As far as the National goes, you need 6 Double Q-s and 400 points (in the current calendar year). So far this year Barley has accumulated 9 Double-Qs and 342 points. So all we need is 58 points.... It is doable, but still not for sure. Getting 70 in one weekend is something we have never come close to before, so its not the standard... Whether we do it or not, I am still excited to try! I am so proud of my boy!


----------



## hotel4dogs (Sep 29, 2008)

Thanks for the explanation, I get it now. I'm trying to figure out this agility stuff!
I'll keep my fingers crossed for you that you get what you need for national! You've been on such a hot streak, I know you can make it!




sammydog said:


> Thank you all!
> 
> In order to get a MACH you need 20 Double-Q's and 750 points.
> 
> ...


----------



## katieanddusty (Feb 9, 2006)

Wow, Barley has been doing awesome!!! Congrats!


----------



## goldengirls550 (Jun 12, 2008)

Congrats!! And I'll be keeping my fingers crossed for Barley's MACH and qualifying for Nationals!


----------



## MaddieMagoo (Aug 14, 2007)

Congrats to both of you!

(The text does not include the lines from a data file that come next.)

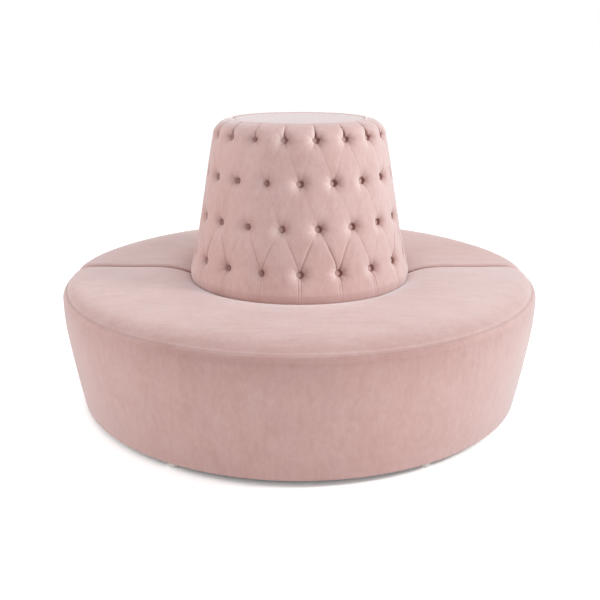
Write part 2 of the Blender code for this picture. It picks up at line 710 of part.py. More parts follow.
# The whole sofa
seat_module("rear", 1, 0.0)
seat_module("front", -1, math.pi)
link_bar("link_bar_left", -1)
link_bar("link_bar_right", 1)
drum()
cone_frame()
top_pad()
tufted_cover()
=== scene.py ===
import json
import math

import bpy
import numpy as np
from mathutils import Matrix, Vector


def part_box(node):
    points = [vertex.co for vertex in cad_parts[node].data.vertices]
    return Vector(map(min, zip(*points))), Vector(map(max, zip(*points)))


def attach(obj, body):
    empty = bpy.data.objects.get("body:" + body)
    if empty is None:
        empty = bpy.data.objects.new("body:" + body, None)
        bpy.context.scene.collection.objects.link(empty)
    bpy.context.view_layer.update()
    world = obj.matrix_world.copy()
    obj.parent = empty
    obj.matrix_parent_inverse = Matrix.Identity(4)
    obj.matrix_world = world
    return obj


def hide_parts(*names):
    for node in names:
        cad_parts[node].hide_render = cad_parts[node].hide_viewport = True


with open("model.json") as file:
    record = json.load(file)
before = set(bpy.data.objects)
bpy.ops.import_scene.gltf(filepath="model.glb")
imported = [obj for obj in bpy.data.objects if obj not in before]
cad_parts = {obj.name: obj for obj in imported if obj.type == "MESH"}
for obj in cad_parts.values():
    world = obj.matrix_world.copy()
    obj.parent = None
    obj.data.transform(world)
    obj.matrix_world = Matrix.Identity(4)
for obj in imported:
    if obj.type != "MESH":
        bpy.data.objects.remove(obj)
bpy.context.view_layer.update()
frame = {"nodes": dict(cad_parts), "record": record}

rng = np.random.default_rng(18)
print("frame loaded:", len(frame["nodes"]), "nodes")

# The photograph's camera, fitted to the sofa's outline, seam and buttons
cameraView = {
    "place": (0.0018, -2.7, 1.160),
    "pitchDown": 17.58,
    "sensorWidth": 36.0,
    "lens": 47.76,
}

# Sizes that the pieces share, in metres; all but two are as the CAD has them
sofa = {
    "seatRadius": 0.800,
    "seamRadius": 0.791,  # the rim seam, 3 mm further out than in the CAD
    "rimHeight": 0.406,
    "bandTop": 0.399,
    "hemHeight": 0.0183,
    "deckHeight": 0.300,
    "contactRadius": 0.374,  # the backrest's foot, 8 mm further out than in the CAD
    "seatAtCone": 0.404,
    "wallLean": 0.042,
    "wallLeanPower": 1.7,
    "wallPadding": 0.016,
    "splitGap": 0.002,
    "clearance": 0.0003,
}


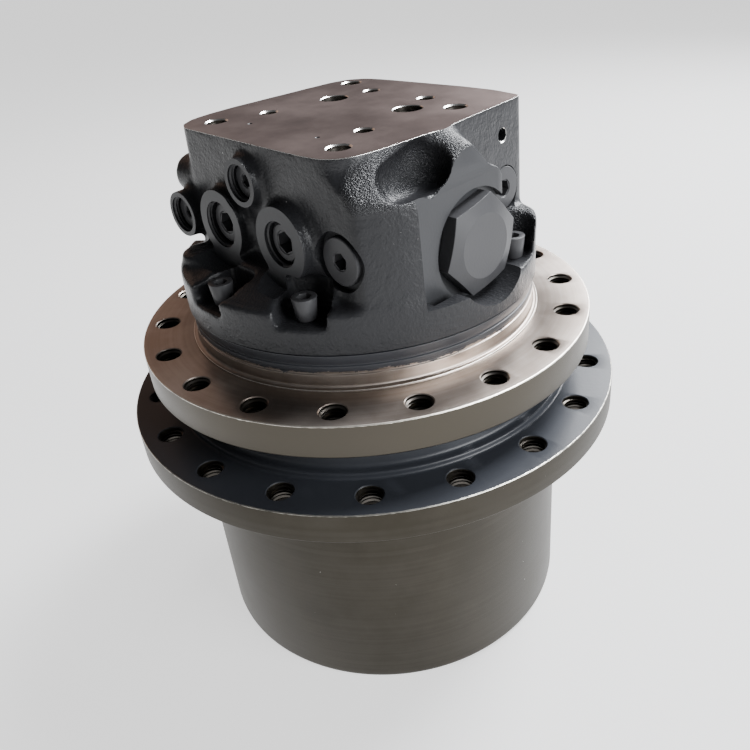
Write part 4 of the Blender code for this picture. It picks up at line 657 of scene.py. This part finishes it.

And good luck with Mira's weaving issues! =]


----------



## Tahnee GR (Aug 26, 2006)

Wow-that's great! Keep up the good work!


----------



## sammydog (Aug 23, 2008)

Thanks everyone! It is so great to have people to share this with. I am going to keep posting our progress, hopefully we will be there soon!  We have a few weeks off, our next trial is going to be Oct 24/25.


----------



## GoldenHeart6-2 (Aug 29, 2009)

Congratulations! I was just at a show this weekend. Garden State GRC Specialty Show. It was amazing to watch all the talented Goldens! Everyone was soooo nice! I wish Barley and Mira were there! Keep us posted!!!! BTW we decided to get two Goldens!!!


----------



## DNL2448 (Feb 13, 2009)

Way to go Barley!!! So close, it will be so awesome to see the video from the National!

Mira will get it she just wanted to make sure big brother got all the accolades this weekend. What a sweet thing to do.


----------